Muchhala (2006) measured the length of the tongues of eleven different species of South American bats, as well as the length of their palates (to get an indication of the size of their mouths). All of these bats use their tongues to feed on nectar from flowers. Data from the article are given in the file “BatTongues.csv”. In this file, both Tongue Length and Palette Length are given in millimeters.
bat_tounges <- read.csv("C:\\BI412L\\ABDLabs\\ABDLabs\\DataForLabs\\BatTongues.csv", stringsAsFactors = TRUE)
ggplot(bat_tounges, aes(x = palate_length , y = tongue_length)) + geom_point()
The scatter plot displays the relationship between palate length (x-axis) and tongue length (y-axis). The association appears to be weak, as the points are widely scattered with no clear pattern or trend. There is no strong, consistent increase or decrease in tongue length as palate length changes, suggesting that if there is any relationship, it is weak. Additionally, the association could be considered positive since there is a slight tendency for higher palate lengths to correspond with higher tongue lengths, but the relationship is not pronounced.
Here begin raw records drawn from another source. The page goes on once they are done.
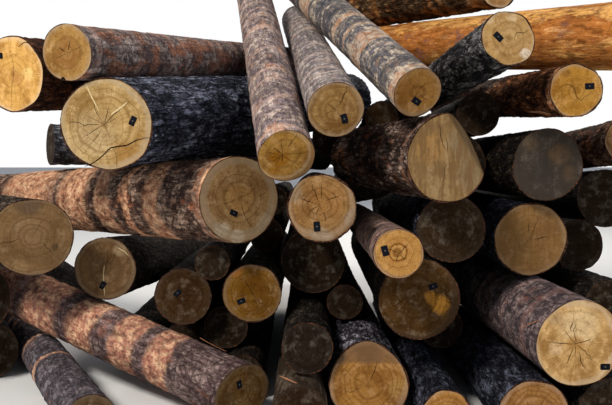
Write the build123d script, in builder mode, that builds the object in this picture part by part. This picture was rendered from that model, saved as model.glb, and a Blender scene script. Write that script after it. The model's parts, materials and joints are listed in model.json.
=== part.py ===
"""A loose stack of sawlogs as it lies beside a forest road, every log a piece of its own.

The logs are listed in the order in which they were laid. Each one is dropped where the list says and
comes to rest on the ground and on the logs already there, so a changed diameter or length moves
everything that lies on it. Lengths are in millimetres and angles in degrees.
"""
from build123d import *
import math
import os
from dataclasses import dataclass

import numpy as np

LOG_LENGTH = 3000.0
CLEARANCE = 0.3
TAG_WIDTH = 50.0
TAG_HEIGHT = 32.0
TAG_THICKNESS = 1.5
TAG_CORNER = 4.0
TAG_GAP = 0.1

# How finely a log is followed while it finds its rest
COARSE_STEP = 60.0
TRIAL_STEP = 100.0
FINE_STEP = 12.5
RIM_POINTS = 120
NESTLE_TRIALS = 9
NESTLE_ROUNDS = 2
END_SLACK = 5.0


@dataclass
class Facet:
    """A second, slanting cut that takes a corner off a near end, as felling from two sides leaves it.

    turn and lean are its slants and depth is how far behind the near end's centre it crosses the axis.
    """
    turn: float
    lean: float
    depth: float


@dataclass
class Log:
    """A log: where its near end is put down, which way it points and how thick it is at both ends.

    x and y place the centre of the near end, heading turns the log clockwise from straight back.
    turn and lean say how far the near end is sawn askew, sideways and backwards. nestle is how far
    to either side the log may roll into a dip between its neighbours.
    """
    name: str
    x: float
    y: float
    heading: float
    front: float
    back: float
    length: float = LOG_LENGTH
    turn: float = 0.0
    lean: float = 0.0
    facet: Facet = None
    nestle: float = 0.0
    z: float = 0.0
    pitch: float = 0.0

    def radius(self, along):
        return (self.front + (self.back - self.front) * along / self.length) / 2

    def reach(self):
        """How far the near end's saw cut runs past the log's measured length."""
        return self.front / 2 * math.tan(math.radians(max(abs(self.turn), abs(self.lean))))

    def heavy_point(self):
        """Distance of the centre of gravity from the near end."""
        return self.length * (0.5 + (self.back - self.front) / (self.back + self.front) / 6)

    def axes(self, pitch):
        """Unit vectors along the log, across it to the right and up out of it."""
        p = math.radians(pitch)
        h = math.radians(self.heading)
        ahead = np.array([math.sin(h), math.cos(h), 0.0])
        side = np.array([math.cos(h), -math.sin(h), 0.0])
        along = ahead * math.cos(p) + np.array([0.0, 0.0, math.sin(p)])
        up = -ahead * math.sin(p) + np.array([0.0, 0.0, math.cos(p)])
        return along, side, up

    def beads(self, step):
        """The log as a row of touching balls and the rims of its ends: along, across, up, radius."""
        slope = (self.back - self.front) / 2 / self.length
        stations = np.linspace(0, self.length, int(self.length / step) + 1)
        radius = self.radius(stations)
        flat = 0 * stations
        rows = [np.stack([stations + radius * slope, flat, flat, radius * math.hypot(1, slope)], axis=1)]
        angles = np.linspace(0, 2 * math.pi, RIM_POINTS, endpoint=False)
        for end in (0.0, self.length):
            across = self.radius(end) * np.cos(angles)
            up = self.radius(end) * np.sin(angles)
            along = np.full(RIM_POINTS, end)
            if end == 0.0:
                along = along - across * math.tan(math.radians(self.turn))
                along = along - up * math.tan(math.radians(self.lean))
            rows.append(np.stack([along, across, up, 0 * along], axis=1))
        return np.concatenate(rows)


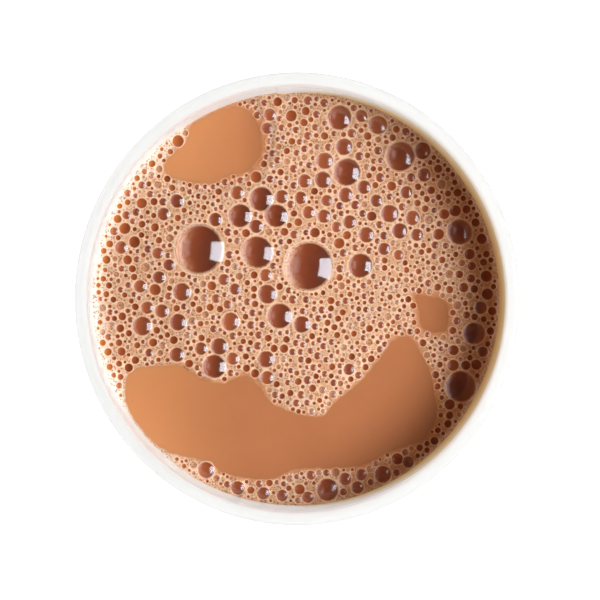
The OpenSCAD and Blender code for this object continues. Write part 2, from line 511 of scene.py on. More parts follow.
def paper_material(cup):
    """White board with a smooth coating: faint fibres, a painted bluer tint on the inside, and above the
    level tea staining mixed with painted shade, deepest on the window's side.
    """
    material, tree, output = start_material("coated_paper")
    shader = principled(tree, output, 0.5, 1.5)
    link(tree, spread(tree, stored(tree, "coated"), 0.0, 1.0, 0.5, 0.22), shader.inputs["Roughness"])
    soften(shader, 1.0, (1.0, 1.0, 1.0), 0.5 * MM)
    cloud = place_group(tree, "mottle", mottle_group, Scale=60.0)
    white = blend_colours(tree, cloud.outputs["Value"], cup.paper, [c * 0.985 for c in cup.paper])
    # Painted light: the coated inside is tinted lighter and bluer than the board, to cancel the pink light
    # that the froth throws on it.
    coat_and_painted_tint = blend_colours(tree, stored(tree, "coated"), white, tinted(cup.paper, 1.08, 1.17, 1.25))
    # A film of tea lets less through the thicker it is, so its colour is raised to the wetness; the same
    # brown also paints the shade on the inner wall that faces away from the window
    film = add_node(tree, "ShaderNodeGamma")
    film.inputs["Color"].default_value = (*cup.stain_and_shade, 1.0)
    link(tree, stored(tree, "wet_and_shade"), film.inputs["Gamma"])
    stained = add_node(tree, "ShaderNodeVectorMath", operation="MULTIPLY")
    link(tree, coat_and_painted_tint, stained.inputs[0])
    link(tree, film.outputs[0], stained.inputs[1])
    link(tree, stained.outputs[0], shader.inputs["Base Color"])
    roughen(tree, shader, cloud_noise(tree, 1800.0, 4.0), 0.12, 0.03 * MM)
    return material


def tea_material(tea):
    """Bare milky tea, smooth and liquid, with faint swirls, with painted light making it paler away from
    the window and at the back, and painted shade making it darker towards the wall on the window's side.
    """
    material, tree, output = start_material("milky_tea")
    shader = principled(tree, output, tea.roughness, 1.34)
    soften(shader, 0.6, (1.0, 0.45, 0.2), 1.6 * MM)
    cloud = place_group(tree, "mottle", mottle_group, Scale=90.0)
    tone = blend_colours(tree, cloud.outputs["Value"], tea.colour, [c * 0.94 for c in tea.colour])
    # Painted light: the tea is paler away from the window and at the back.
    pale = blend_colours(tree, stored(tree, "painted_light"), tone, tinted(tea.colour, 1.25, 1.38, 1.32))
    # Painted shade: darker tea towards the wall on the window's side and at the right end of the back
    # patch.
    link(tree, blend_colours(tree, stored(tree, "painted_far_shade"), pale, tinted(tea.colour, 0.59, 0.52, 0.50)),
         shader.inputs["Base Color"])
    return material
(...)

In nature, biological variation is bound to exist. The individual or species represented by this data point might naturally have a disproportionately long tongue relative to palate length, highlighting an exceptional case.
library(dplyr)
##
## Attaching package: 'dplyr'
## The following objects are masked from 'package:stats':
##
## filter, lag
## The following objects are masked from 'package:base':
##
## intersect, setdiff, setequal, union
filter(bat_tounges,tongue_length> 80)
## species palate_length tongue_length
## 1 Anoura fistulata 12.4 85.2
The species that is an outlier is Anoura fisulata.
Import the data set collected on your class from the first lab. (We’ll return to some of the other variables later in the term.)
student_data_lab1 <- read.csv("C:\\BI412L\\Lab 3 Graphics\\BI412L Student Data.csv", stringsAsFactors = TRUE)
ggplot(student_data_lab1, aes(x = Sex , y = Height_cm)) + geom_boxplot()
Based off just the boxplot, there seeems to be no outliers because (absent of outlier points) and it does seem like everyone used the same unit since our y-axis is within reasonable range.
ggplot(student_data_lab1, aes(x = Head_Circumference_cm)) + geom_histogram()
## `stat_bin()` using `bins = 30`. Pick better value with `binwidth`.
Note: Students may have picked a different binwidth and that is okay, you may mark them correct.
Pick one of the plots you made using R today. What could be improved about this graph to make it a more effective presentation of the data?
Answer may vary, as long as it seems reasonable (i.e. they’ve justified their answers) why you may mark it correct.